How do you leave the past behind
When it keeps finding ways to get to your heart
...
Use your camera to spar
Use your guitar
(Sorry, gratuitous song lyrics).
I have never had any ability for writing-as-therapy, writing as direct analogy to real-life angst. Nearly every time I tried it, the story died in my hands, almost immediately. What usually happens is that I end up writing something about angsty gay wizards, and half a year later, it hits me in the back of the neck what the story's really about. Because it wasn't something I was able, at the time, to face head-on.
I suspect this is partly related to my paranoia about my writing; even at eight or ten, I did not let other people read my writing, because I believed without the slightest bit of evidence that if people read my writing they would find out that I was a horrible person. To this day I would rather let complete strangers read my writing than my friends and family, because what do I care if a complete stranger thinks that I'm a horrible person? I know that I read Freud too young, which can't have helped, but my paranoia comes from before then--and I think it's probably not all that unusual.

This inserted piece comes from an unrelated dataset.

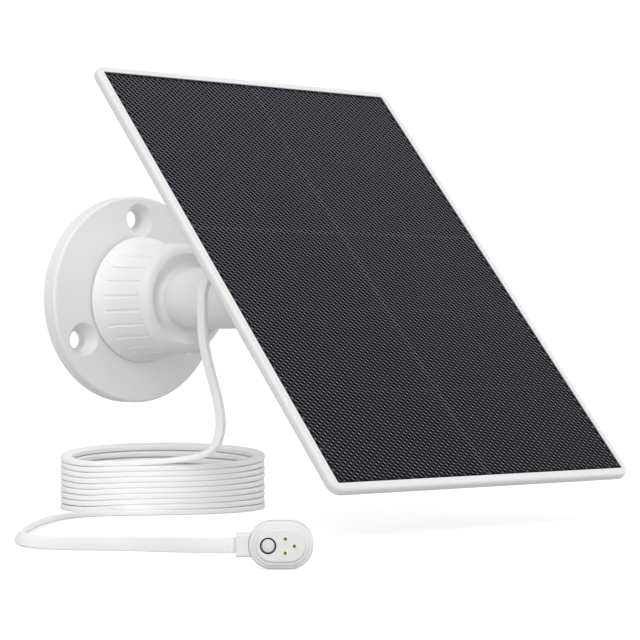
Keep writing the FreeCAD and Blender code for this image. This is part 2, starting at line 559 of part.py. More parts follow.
def connector_parts():
    """Every piece of the connector in the connector's own frame, except the sprung pins."""
    rear = connector_shell(PLUG_BACK, PLUG_SPLIT, PLUG_BACK + PLUG_SHELL, PLUG_SPLIT)
    rear = round_edges(rear, 0.8, PLUG_BACK)
    step = stadium(PLUG_STEP_L, PLUG_STEP_W, PLUG_FRONT - 0.2, PLUG_STEP_TOP)
    front = connector_shell(PLUG_SPLIT, PLUG_FRONT, PLUG_SPLIT, PLUG_FRONT - 1.2)
    front = joined([round_edges(front, 0.7, PLUG_FRONT), round_edges(step, 0.4, PLUG_STEP_TOP)])
    block_hole = stadium(PLUG_BLOCK_L, PLUG_BLOCK_W, PLUG_SPLIT, PLUG_STEP_TOP + 1)
    block = round_edges(stadium(PLUG_BLOCK_L, PLUG_BLOCK_W, 0.0, PLUG_BLOCK_TOP), 0.45, PLUG_BLOCK_TOP)
    magnet_hole = disc(MAGNET_BEZEL_R, -1, PLUG_BLOCK_TOP + 1, MAGNET_X)
    barrel_holes = [disc(BARREL_R, -1, PLUG_BLOCK_TOP + 1, x, y) for x, y in PIN_XY]
    bezel = disc(MAGNET_BEZEL_R, 0.0, PLUG_BLOCK_TOP + 0.05, MAGNET_X)
    bezel = bezel.cut(disc(MAGNET_R, -1, 5, MAGNET_X))
    barrels = [disc(BARREL_R, BARREL_BACK, PLUG_BLOCK_TOP + 0.1, x, y).cut(
        disc(BARREL_BORE_R, BARREL_BACK + 0.3, 5, x, y)) for x, y in PIN_XY]
    boot_mouth = -PLUG_L / 2 - BOOT_L
    boot = Part.makeBox(BOOT_L + 1.2, BOOT_H, BOOT_T, Vector(boot_mouth, -BOOT_H / 2, -BOOT_T / 2 - 0.2))
    boot = boot.makeFillet(0.6, [e for e in boot.Edges if e.BoundBox.XLength > BOOT_L])
    shell_body = stadium(PLUG_L, PLUG_W, PLUG_BACK, PLUG_FRONT)
    board_hole = [disc(BARREL_R + 0.01, -3, 0, x, y) for x, y in PIN_XY]
    board = stadium(PLUG_BLOCK_L, PLUG_BLOCK_W, -1.0, -0.1).cut(board_hole)
    return {
        "connector_rear": rear,
        "connector_front": front.cut(block_hole),
        "connector_boot": boot.cut(shell_body),
        "contact_block": block.cut([magnet_hole] + barrel_holes),
        "magnet_bezel": bezel,
        "magnet": round_edges(disc(MAGNET_R, 0.0, PLUG_BLOCK_TOP + 0.25, MAGNET_X), 0.3, PLUG_BLOCK_TOP + 0.25),
        "pin_barrels": Part.makeCompound(barrels),
        "connector_board": board,
    }


def contact_pin(x, y):
    tip = PLUG_BLOCK_TOP + 0.1 + PIN_TRAVEL
    return round_edges(disc(PIN_R, PIN_BACK, tip, x, y), 0.3, tip)


def pin_spring(x, y):
    """A fine coil spring between the barrel's floor and the pin."""
    low, high, wire = BARREL_BACK + 0.3, PIN_BACK, 0.06
    mean_r = PIN_R - wire - 0.02
    height = high - low - 2 * wire
    helix = Part.makeHelix(height / 4, height, mean_r)
    section = Part.Wire(Part.makeCircle(wire, Vector(mean_r, 0, 0), Vector(0, 1, 0)))
    coil = Part.Wire(helix.Edges).makePipeShell([section], True, True)
    coil.translate(Vector(x, y, low + wire))
    return coil


def lead_coil():
    """The outer shape of the nine wound turns, higher at the back where they stand apart."""
    x, y = COIL_CENTRE
    base = Vector(x, y, LEAD_FLOOR)
    tall = COIL_HEIGHT + 12
    ring = Part.makeCylinder(COIL_OUTER_R, tall, base).cut(Part.makeCylinder(COIL_INNER_R, tall, base))
    front = math.radians(COIL_FRONT_ANGLE)
    hinge_point = Vector(x + COIL_OUTER_R * math.cos(front), y + COIL_OUTER_R * math.sin(front),
                         LEAD_FLOOR + COIL_HEIGHT)
    cutter = Part.makeBox(200, 200, 40, Vector(-100, -100, 0))
    cutter.rotate(Vector(), Vector(-math.sin(front), math.cos(front), 0), COIL_LEAN)
    cutter.translate(hinge_point)
    return ring.cut(cutter)


PANEL_FRAME = Placement(at(0, PIVOT_OUT, 0), Rotation(Vector(1, 0, 0), 90 - FACE_ELEVATION))
HEADING = math.radians(PLUG_HEADING)
PLUG_FRAME = Placement(Vector(*PLUG_CENTRE), Rotation(Vector(math.cos(HEADING), math.sin(HEADING), 0),
                                                      Vector(0, 0, 1), Vector(), "XYZ"))


def build():
    nodes = {
        "wall_plate": wall_plate(),
        "lower_washer": washer(STEM_R + 0.3, STEM_FLANGE_R, SPIGOT_OUT, SPIGOT_OUT + WASHER),
        "clamp_collar": clamp_collar(),
        "upper_washer": washer(STEM_R + 0.5, STEM_FLANGE_R, COLLAR_SEAT_OUT - 0.7, COLLAR_SEAT_OUT),
        "stem": stem(),
        "stem_plug": along_y(STEM_BORE_R, STEM_IN_OUT, STEM_IN_OUT + 2.4),
        "stem_grommet": stem_grommet(),
        "cable_gland": cable_gland(),
        "inner_lead": inner_lead(),
        "tilt_washers": tilt_washers(),
    }
    nodes.update({name: placed(shape, PANEL_FRAME) for name, shape in panel_parts().items()})
    nodes.update({name: placed(shape, PLUG_FRAME) for name, shape in connector_parts().items()})
    for index, (x, y) in enumerate(PIN_XY, start=1):
        nodes[f"contact_pin_{index}"] = placed(contact_pin(x, y), PLUG_FRAME)
        nodes[f"pin_spring_{index}"] = placed(pin_spring(x, y), PLUG_FRAME)
    coil = lead_coil()
    boot = nodes["connector_boot"]
    nodes["lead_coil"] = coil
    nodes["lead_hang"] = tube("lead_hang", HANG_ROUTE, CORD_R).cut(coil)
    nodes["lead_out"] = tube("lead_out", OUT_ROUTE, CORD_R).cut([coil, boot])
    return nodes


def main():
    os.makedirs("parts", exist_ok=True)
    for name, shape in build().items():
        valid = shape.isValid() and len(shape.Solids) > 0
        print(f"{name}: {len(shape.Solids)} solid(s), {shape.Volume:.2f} mm3{'' if valid else ' INVALID'}")
        shape.exportStep(f"parts/{name}.step")


main()
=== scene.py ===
import math

import bmesh
import bpy
from mathutils import Matrix, Vector, geometry


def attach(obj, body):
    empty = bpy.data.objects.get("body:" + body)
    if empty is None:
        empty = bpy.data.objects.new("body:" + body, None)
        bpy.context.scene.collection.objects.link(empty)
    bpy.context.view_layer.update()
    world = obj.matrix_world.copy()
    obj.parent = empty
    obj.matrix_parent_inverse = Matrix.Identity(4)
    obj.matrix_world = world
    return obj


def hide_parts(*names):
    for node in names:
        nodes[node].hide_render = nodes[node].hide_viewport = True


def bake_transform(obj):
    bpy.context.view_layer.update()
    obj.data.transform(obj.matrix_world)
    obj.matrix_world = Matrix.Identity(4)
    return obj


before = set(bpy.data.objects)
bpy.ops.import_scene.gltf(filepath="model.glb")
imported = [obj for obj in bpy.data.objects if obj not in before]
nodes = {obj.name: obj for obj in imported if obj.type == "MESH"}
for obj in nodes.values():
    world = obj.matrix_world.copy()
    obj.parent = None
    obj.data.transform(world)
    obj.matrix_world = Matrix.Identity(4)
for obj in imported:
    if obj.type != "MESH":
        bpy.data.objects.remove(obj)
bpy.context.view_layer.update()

# A solar charging panel on a round wall mount, with a flat charging lead. Metres, in the frame of the
# CAD model: the wall is the plane y = 0, outward is -y and +z is up.
scene = bpy.context.scene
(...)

And then there's my gender studies class--now I'm a feminist, and I've got respect for gender studies as an academic discipline, but studied shallowly enough it tends to give the impression that all art subtly reinforces the dominant patriarchy unless it was made for five dollars on a commune, and is also boring. So I end up worrying about the ideological implications of everything I write, and that's guaranteed to drive one crazy. (I have, at length, come to the conclusion that worrying too much about writing ideologically acceptable stuff is a step away from writing propaganda, and one can't really help the culture one was brought up in). Of course, manga are wonderful for reassuring oneself that on the great spectrum of humanity, I'm really not very weird at all.
So I had this story and I was worrying at the ending, not knowing how it should end and generally discouraged about my abilities as a writer... and then, I found out what I was actually writing about, and suddenly it made all kinds of sense why I was avoiding thinking too much about the ending. It's moderately uncomfortable; of course, I'm going to have to do all kinds of mean things to a character I like quite a lot. And the surface reading, all the stuff I put on top in order to trick myself into writing this story at all, is going to be a little objectionable.
I wonder if it's a good thing when I'm writing about something coompletely different from what I seem to be writing about; it is a kind of self-censorship, isn't it, even if it's subconscious? But I must say, it's good to have a story with a heart beating under it, and it's good to have something cathartic even at a level of remove.